Be very careful to not confuse watts and volts. 802.af can deliver just over 15 watts of power. Most routers are not designed for PoE so they could very well take over 15watts, which means they cannot be powered over ethernet. Now 802.at is a newer PoE standard that can provide either 25 or 50 watts but your switch is not that type. A real PoE AP will draw less than 15 watts since it is designed to stay within the restrictions. You are lucky that you have a better switch than most people that try this. All 8 of your ports can provide 15 watts of power.

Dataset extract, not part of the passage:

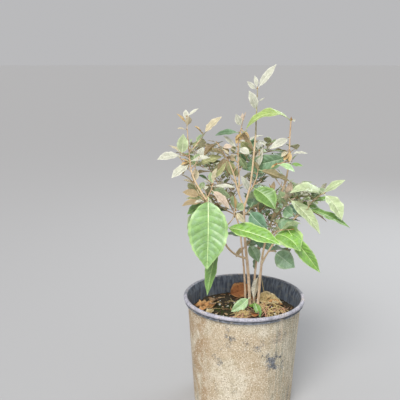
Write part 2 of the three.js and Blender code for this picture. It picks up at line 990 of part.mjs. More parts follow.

Many of the cheap ones can only run 4 ports and they must share only 50 watts of power..means only 3 can run at maximum.

There are small devices that will run 802.af to the switch and then convert the power to 12 volts. This is one model but I have not tried this so do your own research.
http://www.tp-link.com/en/products/details/?model=TL-POE10R#spec

The key to see if you can even do this is to carefully read the specifications for the router and see how much power it draws. Sometimes it is stated in AMPS. The conversion is volt*amp=watt. So at 12 volts it would need to draw less than 1.25 amps to stay under 15 watts. I would not even get close the box that convert it from 48 to 12 volts will take some power also and very technically the 802.af specification only guarantees just over 12watts makes it to the far end of the cable when cable loss is included.